■ Stated task:
Print the data exactly, leaving nothing out.

■ Data block:
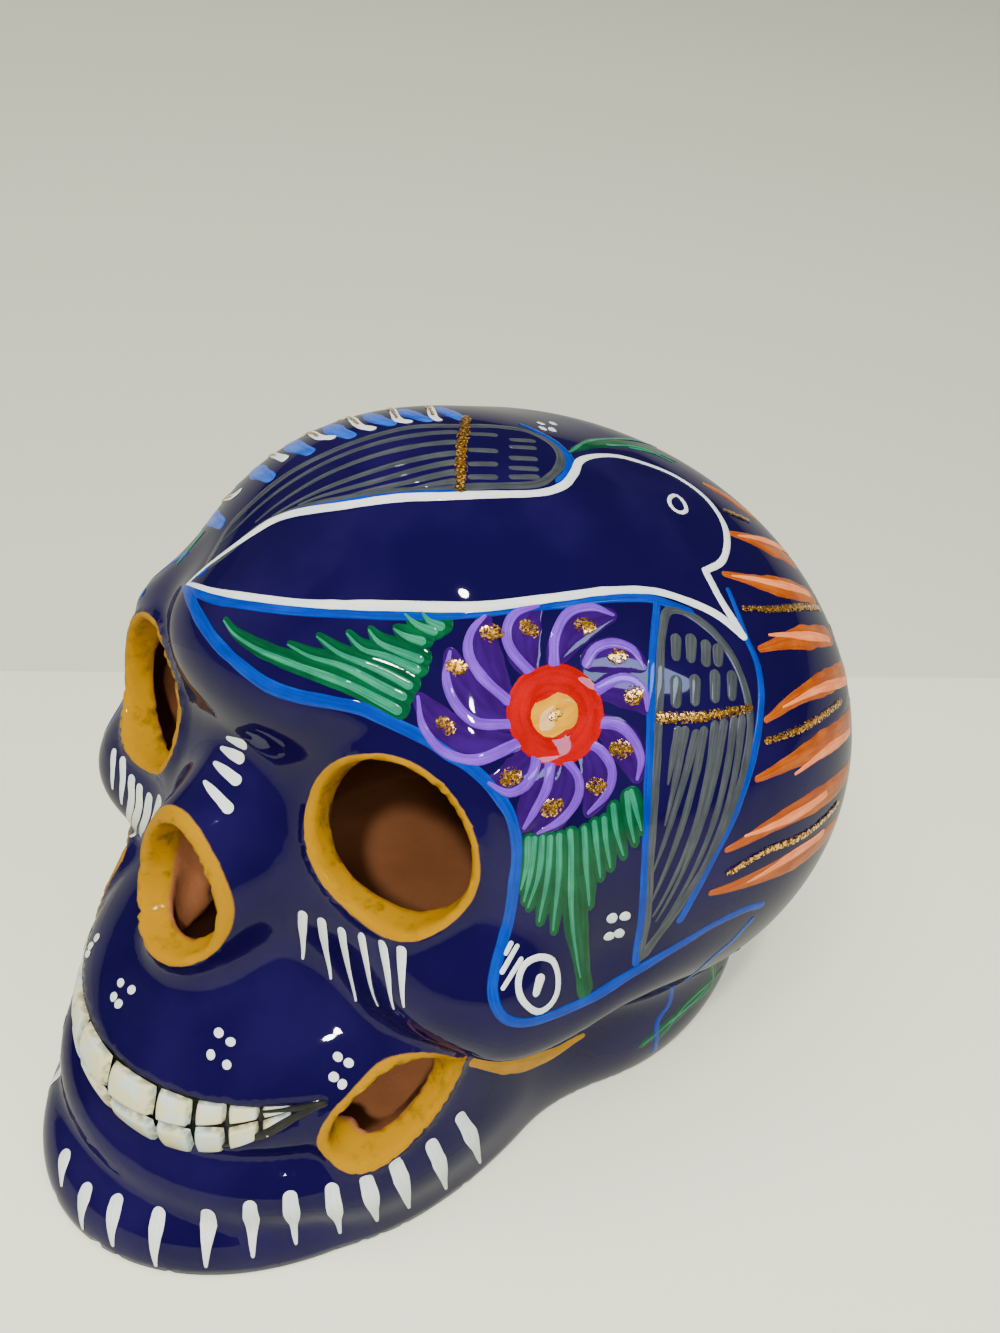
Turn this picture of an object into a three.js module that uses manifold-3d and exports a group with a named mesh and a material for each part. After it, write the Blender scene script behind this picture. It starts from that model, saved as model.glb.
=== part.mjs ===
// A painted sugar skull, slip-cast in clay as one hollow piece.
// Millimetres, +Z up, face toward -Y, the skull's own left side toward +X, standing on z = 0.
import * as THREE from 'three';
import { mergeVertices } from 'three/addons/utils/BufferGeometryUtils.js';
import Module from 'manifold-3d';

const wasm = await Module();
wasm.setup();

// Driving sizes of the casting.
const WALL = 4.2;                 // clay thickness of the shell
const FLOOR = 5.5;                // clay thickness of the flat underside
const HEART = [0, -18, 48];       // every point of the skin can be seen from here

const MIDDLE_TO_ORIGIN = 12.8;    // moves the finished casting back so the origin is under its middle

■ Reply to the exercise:
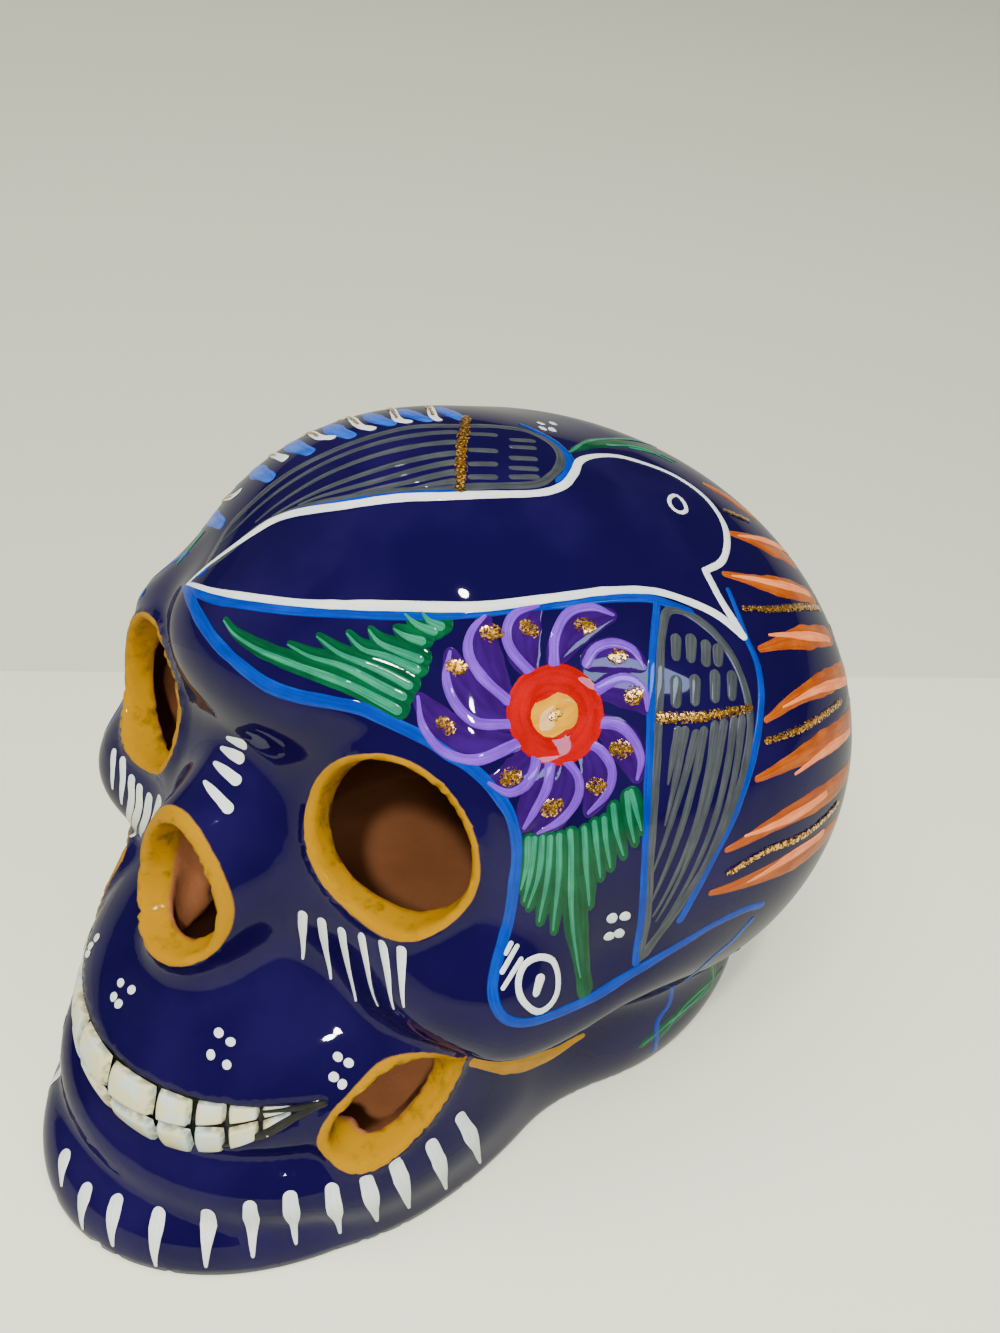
Turn this picture of an object into a three.js module that uses manifold-3d and exports a group with a named mesh and a material for each part. After it, write the Blender scene script behind this picture. It starts from that model, saved as model.glb.
=== part.mjs ===
// A painted sugar skull, slip-cast in clay as one hollow piece.
// Millimetres, +Z up, face toward -Y, the skull's own left side toward +X, standing on z = 0.
import * as THREE from 'three';
import { mergeVertices } from 'three/addons/utils/BufferGeometryUtils.js';
import Module from 'manifold-3d';

const wasm = await Module();
wasm.setup();

// Driving sizes of the casting.
const WALL = 4.2;                 // clay thickness of the shell
const FLOOR = 5.5;                // clay thickness of the flat underside
const HEART = [0, -18, 48];       // every point of the skin can be seen from here

const MIDDLE_TO_ORIGIN = 12.8;    // moves the finished casting back so the origin is under its middle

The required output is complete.